Un mois après avoir abandonné sa maison réduite en ruines à Homs, Marwad Hamid, réfugié syrien, esquisse un sourire en apercevant un de ses fils jouer avec un petit camion, dans un décor apocalyptique à la frontière serbo-crate.
La très longue route, parsemée d'innombrables obstacles, qu'il a empruntée dans l'espoir de rejoindre la Suède pour y refaire sa vie avec son épouse et leurs six enfants, dont deux de trois ans et un bébé de trois mois, a été une rude épreuve.
A la porte de l'UE, à la frontière entre la Serbie et la Croatie, il découvre un vaste terrain agricole sur lequel se trouve le point de passage qui est devenu un champ boueux lorsque des milliers de migrants y ont été bloqués la semaine dernière sous la pluie.
Des dizaines de petites tentes aux couleurs vives, qui contrastent avec le gris d'un matin froid et brumeux, sont toujours dressées dans la boue.
"Elles sont vides maintenant, mais elles restent par précaution, si le passage venait de nouveau à être bloqué", dit Jan, un jeune humanitaire tchèque.
Des tonnes d'ordures jonchent le sol. Avant d'entrer en territoire croate, des migrants abandonnent des objets dont ils pensent ne plus avoir besoin. Des couvertures, des chaussures d'été, des poussettes, des bouteilles, etc. La colonne de migrants, plusieurs centaines en permanence, passent à travers une dizaine de grandes tentes militaires dressées sur la route pour les protéger de la pluie et d'un vent froid qui souffle fort par intermittence.
Marwad, qui était le patron d'une école de gestion, rasée tout comme sa maison dans un bombardement, n'a pas eu ces dernières semaines beaucoup de répit ni d'occasions d'observer ses enfants et de leur sourire.

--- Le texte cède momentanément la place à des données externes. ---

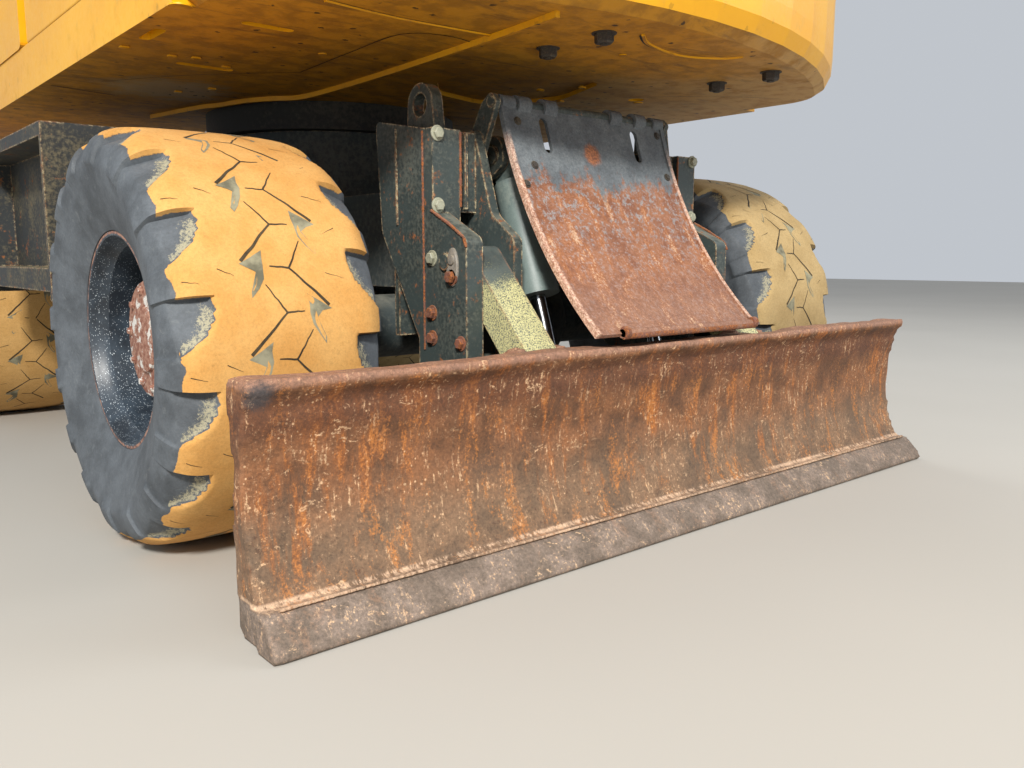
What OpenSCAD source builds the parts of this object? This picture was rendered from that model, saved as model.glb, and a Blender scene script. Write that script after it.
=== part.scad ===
// Wheeled excavator: carrier with dozer blade, slewing upper structure, boom, arm and bucket.
// Millimetres. X to the right, Y from the blade end to the boom end, Z up, wheels and blade on Z = 0.
// Outlines are lists of [a, b, corner radius]; side outlines are [y, z, r], plans are [x, y, r].

/* [Tyres and wheels] */
// Outer diameter of a tyre over its lugs
tyre_d = 1150; // [1110:5:1190]
// Width of a tyre over its sidewalls
tyre_w = 580; // [540:5:600]
// Height of the tread lugs over the casing
lug_h = 24; // [16:1:32]
// Lugs round each shoulder of a tyre
lug_count = 16; // [14:1:19]
// Depth of the rim flange inside the sidewall
rim_inset = 56; // [45:1:70]
// Outer diameter of the rim flange
rim_d = 598; // [570:2:620]
// Diameter of the hub drum in the middle of a rim
hub_d = 330; // [280:5:360]
// Depth of the hub face inside the rim flange
hub_depth = 76; // [50:2:110]
// Distance between the middles of the left and right tyres
track = 2255; // [2230:5:2290]

/* [Carrier] */
// Distance between the two axles
wheelbase = 2700; // [2650:10:2760]
// Distance from the slew axis to the axle at the blade end
blade_axle_y = 1220; // [1190:5:1250]
// Height of the underside of the carrier frame
frame_z = 700; // [680:5:730]
// Depth of the carrier frame box
frame_h = 330; // [300:5:350]
// Half width of the frame between the steered wheels
frame_front_half = 320; // [280:5:340]
// Half width of the frame at the blade end
frame_rear_half = 400; // [370:5:420]
// Outer radius of an axle tube
axle_tube_r = 105; // [90:5:120]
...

"C'est très difficile de voyager ainsi avec une si grande famille. Mais si on était resté en Syrie, peut-être qu'on serait mort. Je dois penser à l'avenir de mes enfants, pas à mon propre avenir", dit M. Hamid, 46 ans, dont de grandes poches sous les yeux trahissent le manque de sommeil.
Lundi à l'aube, ils venaient de marcher quelque trois kilomètres, du village serbe de Berkasovo, où ils sont arrivés en autocar, à la frontière serbo-croate.
Ils font partie de ces milliers de migrants qui traversent les Balkans, en direction de l'Europe occidentale. Ces derniers jours, environ 10.000 passent quotidiennement par Berkasovo.
Les nuits froides dans les Balkans
Izzeldin, un Palestinien, la trentaine, qui dit avoir fait partie de la garde rapprochée du président palestinien Mahmoud Abbas, a fui avec son épouse qui est syrienne, et leurs deux enfants.
"La guerre dans son pays, de nouveaux conflits chez moi. On n'en pouvait plus. J'espère juste qu'on trouvera la paix. Nous sommes jeunes, on aime travailler", dit-il, marchant d'un pas rapide dans la nuit.
A l'approche de l'hiver, les nuits sont froides dans le nord des Balkans. La température descend déjà jusqu'à deux degrés. Beaucoup de gens n'y sont pas préparés. A défaut de vêtement chauds, beaucoup avancent enroulés dans des couvertures grises.
Lundi peu avant l'aube, ils sont accueillis par un groupe d'humanitaires bénévoles, la plupart d'entre eux venus des pays occidentaux, qui leur remettent des vivres.
"Nous allons de frontière en frontière et on s'active la nuit car, de jour, il y a des ONG qui sont présentes", raconte Jérôme Pelloussat, 43 ans, un ancien militaire français.
"Je suis père de famille et de voir autant d'enfants dans la rue, parce que 70% à 80% des familles sont avec des enfants, ce n'est pas possible ! Ce sont des gens qui étaient comme nous et il n'ont plus rien, ils ont tout perdu du jour au lendemain", lâche-t-il amère.
Marwad Hamid, quant à lui, a tout perdu, sauf sa famille et l'espoir.
"J'avais une belle vie. Maintenant, il ne nous reste rien. Quand la guerre s'arrêtera en Syrie, je vais rentrer, parce que toute ma famille, qui est une grande famille, vit en Syrie" dit-il.
Mais, il a pour l'instant un autre espoir : "J'espère que la Suède nous acceptera".